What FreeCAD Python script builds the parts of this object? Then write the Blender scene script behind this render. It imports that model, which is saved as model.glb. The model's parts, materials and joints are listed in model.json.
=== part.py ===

────

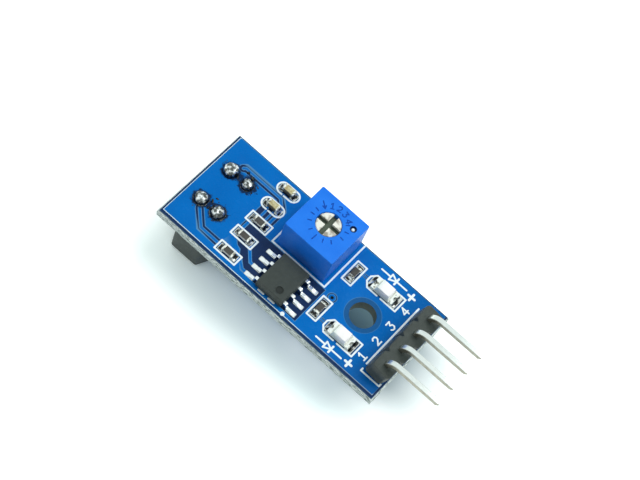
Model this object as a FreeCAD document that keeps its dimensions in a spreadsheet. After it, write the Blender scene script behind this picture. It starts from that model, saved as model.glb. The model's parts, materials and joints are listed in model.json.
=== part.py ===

────

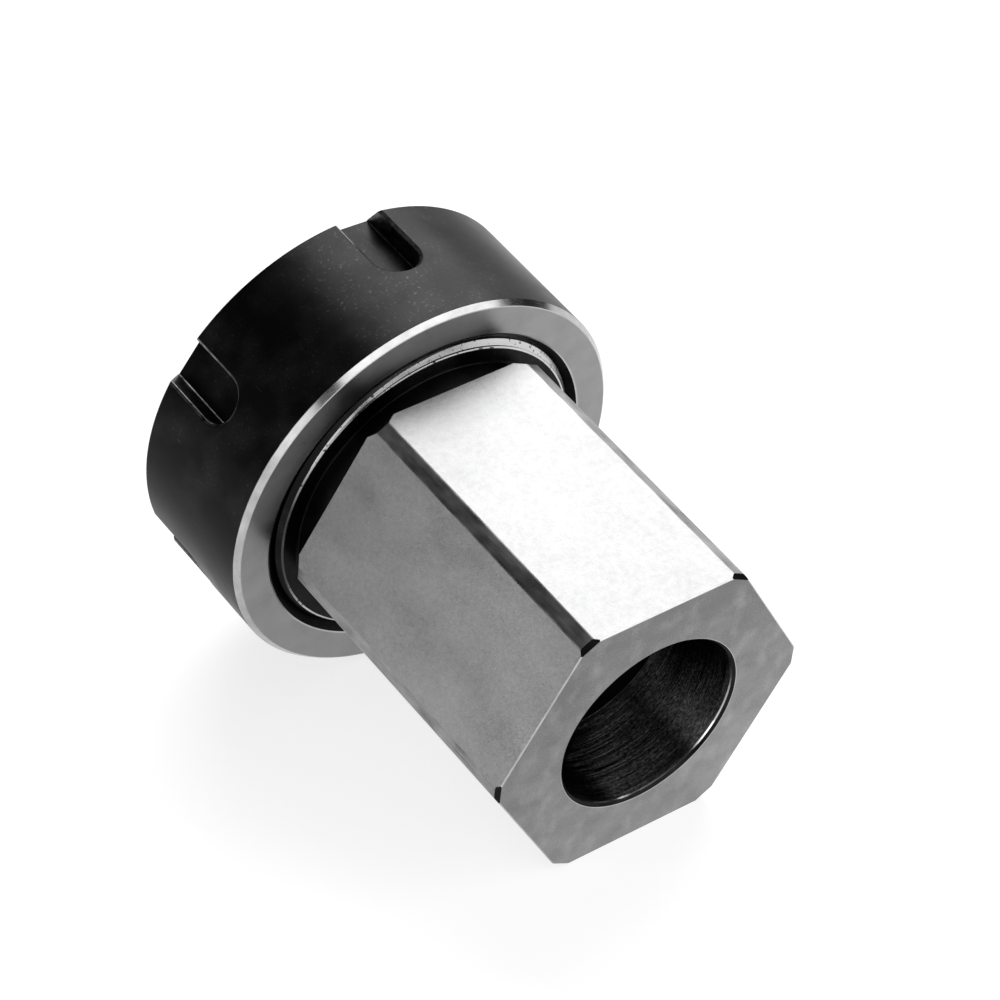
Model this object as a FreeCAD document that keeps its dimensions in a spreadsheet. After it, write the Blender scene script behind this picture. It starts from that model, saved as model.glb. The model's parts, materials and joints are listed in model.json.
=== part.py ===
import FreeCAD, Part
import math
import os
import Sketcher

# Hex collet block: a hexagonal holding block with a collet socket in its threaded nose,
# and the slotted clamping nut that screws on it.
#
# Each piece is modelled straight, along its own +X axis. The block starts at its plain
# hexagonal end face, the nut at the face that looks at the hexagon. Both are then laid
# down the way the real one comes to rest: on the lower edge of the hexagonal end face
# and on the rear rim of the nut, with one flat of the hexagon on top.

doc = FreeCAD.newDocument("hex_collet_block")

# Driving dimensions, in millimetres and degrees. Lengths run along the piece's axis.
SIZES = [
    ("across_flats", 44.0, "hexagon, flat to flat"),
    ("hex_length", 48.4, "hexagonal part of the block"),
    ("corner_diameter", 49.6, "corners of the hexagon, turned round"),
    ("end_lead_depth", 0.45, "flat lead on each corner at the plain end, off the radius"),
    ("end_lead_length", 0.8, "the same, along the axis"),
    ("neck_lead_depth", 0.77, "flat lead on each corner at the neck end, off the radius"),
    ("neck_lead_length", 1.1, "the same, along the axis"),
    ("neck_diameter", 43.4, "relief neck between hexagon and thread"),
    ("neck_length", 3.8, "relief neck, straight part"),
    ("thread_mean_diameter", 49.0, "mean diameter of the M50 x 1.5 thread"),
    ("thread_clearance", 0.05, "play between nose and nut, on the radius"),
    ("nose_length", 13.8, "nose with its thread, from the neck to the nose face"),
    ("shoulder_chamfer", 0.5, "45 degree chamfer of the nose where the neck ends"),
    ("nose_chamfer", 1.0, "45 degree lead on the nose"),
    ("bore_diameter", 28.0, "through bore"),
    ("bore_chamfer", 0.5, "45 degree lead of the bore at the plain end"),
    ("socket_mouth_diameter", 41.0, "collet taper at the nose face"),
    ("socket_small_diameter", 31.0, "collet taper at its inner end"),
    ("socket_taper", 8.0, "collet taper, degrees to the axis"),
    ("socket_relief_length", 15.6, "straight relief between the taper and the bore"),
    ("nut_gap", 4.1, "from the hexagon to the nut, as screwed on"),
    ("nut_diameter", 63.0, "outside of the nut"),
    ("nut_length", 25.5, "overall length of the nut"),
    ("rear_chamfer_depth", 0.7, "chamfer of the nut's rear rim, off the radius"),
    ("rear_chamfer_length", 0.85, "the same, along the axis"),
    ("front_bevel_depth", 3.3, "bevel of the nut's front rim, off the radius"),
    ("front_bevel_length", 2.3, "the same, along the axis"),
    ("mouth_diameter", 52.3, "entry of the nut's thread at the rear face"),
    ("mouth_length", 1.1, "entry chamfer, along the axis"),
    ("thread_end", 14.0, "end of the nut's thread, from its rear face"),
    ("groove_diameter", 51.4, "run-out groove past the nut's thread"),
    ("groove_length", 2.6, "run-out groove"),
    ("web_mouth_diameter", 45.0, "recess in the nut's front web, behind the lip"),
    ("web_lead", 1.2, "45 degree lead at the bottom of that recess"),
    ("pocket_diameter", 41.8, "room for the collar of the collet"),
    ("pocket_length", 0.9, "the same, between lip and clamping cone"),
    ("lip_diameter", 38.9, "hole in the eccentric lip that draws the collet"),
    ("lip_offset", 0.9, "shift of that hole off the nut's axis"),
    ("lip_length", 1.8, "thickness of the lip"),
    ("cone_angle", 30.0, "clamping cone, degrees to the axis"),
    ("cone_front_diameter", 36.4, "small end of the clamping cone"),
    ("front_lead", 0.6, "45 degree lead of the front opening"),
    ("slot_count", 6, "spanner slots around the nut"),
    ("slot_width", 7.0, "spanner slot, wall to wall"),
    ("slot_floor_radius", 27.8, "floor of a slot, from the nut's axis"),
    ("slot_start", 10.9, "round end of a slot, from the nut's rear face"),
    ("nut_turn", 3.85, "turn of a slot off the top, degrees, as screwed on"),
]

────

What you need to do: Answer with one number: how many lines in the listing hold "from".

Task solution: 7